Singapore to launch gold clearing with JPMorgan, other banks
Singapore plans to launch a gold-clearing system this year, with banks including JPMorgan Chase & Co. and Deutsche Bank AG set to participate in the city-state’s push to become a hub in the global bullion market.
The Singapore Exchange will establish the over-the-counter clearing mechanism by the end of 2026, with inter-bank trading expected to build up from next year, said Gan Kim Yong, the country’s deputy prime minister and chairman of the Monetary Authority of Singapore.
“We are not seeking to replace established centers of gold trading and liquidity,” he said at the Asia-Pacific Precious Metal Conference on Monday. “Instead, Singapore can serve as a trusted node in the global gold ecosystem – connecting regional demand with global liquidity and supporting market activity during Asian hours.”
Singapore’s latest move intensifies competition with Hong Kong to become a major regional hub for trading gold. In recent months, both cities have advanced plans to capitalize on strong demand for the precious metal, with many banks remaining bullish about the long-term prospects for an asset coveted by investors as an alternative store of wealth.
Hong Kong’s central clearing system is expected to be ready by July and the special administrative region has signed up five Chinese and six international banks.
The new clearing system in Singapore will serve as “a foundational layer for the clearing and settlement of gold flows during Asian trading hours,” said SGX Group chief executive officer Loh Boon Chye. “We are also exploring a physically deliverable gold futures contract to give the market an exchange-based tool for price discovery and risk management.”

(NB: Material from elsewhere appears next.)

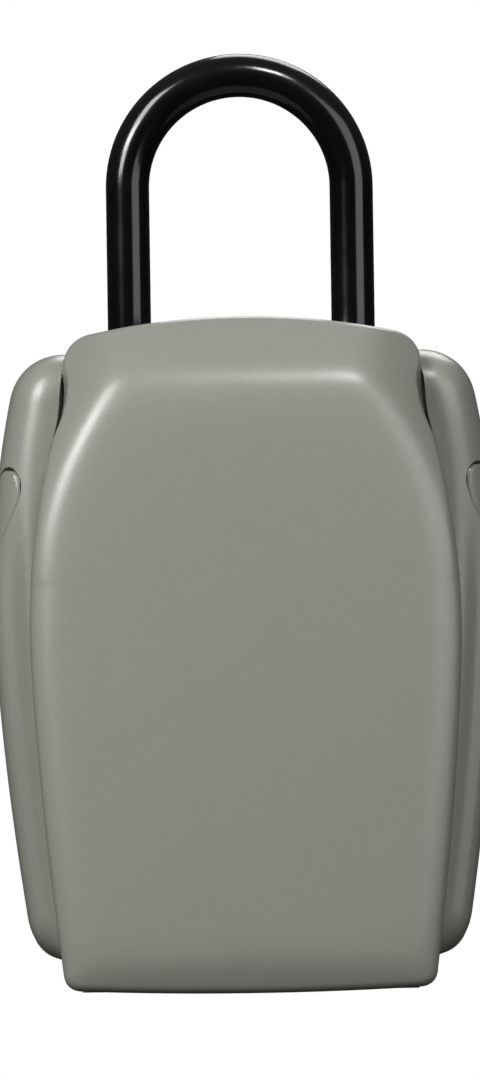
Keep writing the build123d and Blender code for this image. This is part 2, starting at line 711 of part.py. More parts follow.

In Singapore, DBS Group Holdings Ltd., Oversea-Chinese Banking Corp., United Overseas Bank Ltd. and ICBC Standard Bank Plc, as well as JPMorgan and Deutsche Bank, will take part as clearing members after signing a memorandum of understanding with the Singapore Exchange at the conference on Monday.
“As investor demand for global gold grows, we see Singapore playing a complementary role alongside other major hubs by supporting liquidity across time zones and meeting evolving client needs,” said Wai Mei Hong, JPMorgan’s Singapore senior country officer.
The clearing system will be aligned with the industry-standard London Good Delivery framework for large bars, as well as delivery and settlement standards for kilobars adopted by major exchanges in Chicago and Shanghai.
“The gold market works best when liquidity and infrastructure are connected across regions,” Deputy Prime Minister Gan said. “With an established clearing infrastructure and strong market ecosystem, Singapore can support a more seamless global market across time zones – from Asia, to Europe, to the Americas.”
MAS will also introduce central bank gold vaulting services by October this year, he said, and will allow foreign monetary authorities to actively manage bullion holdings with a select group of banks based in the city-state. Attracting sovereign reserves would significantly boost liquidity in the local market and strengthen Singapore’s standing as a global trading center.
The central bank is also set to expand tax exemptions for eligible funds and family offices investing into physical investment precious metals, Gan said, referring to a specific technical term on the purity and form of gold.
As the government pushes to strengthen Singapore’s gold sector, some local banks are also rolling out products to meet growing demand. DBS, the city-state’s biggest lender, will allow customers to hold tokenized gold in the second half of the year. Meanwhile, institutional and high-net-worth clients of OCBC can now trade and store gold with the bank.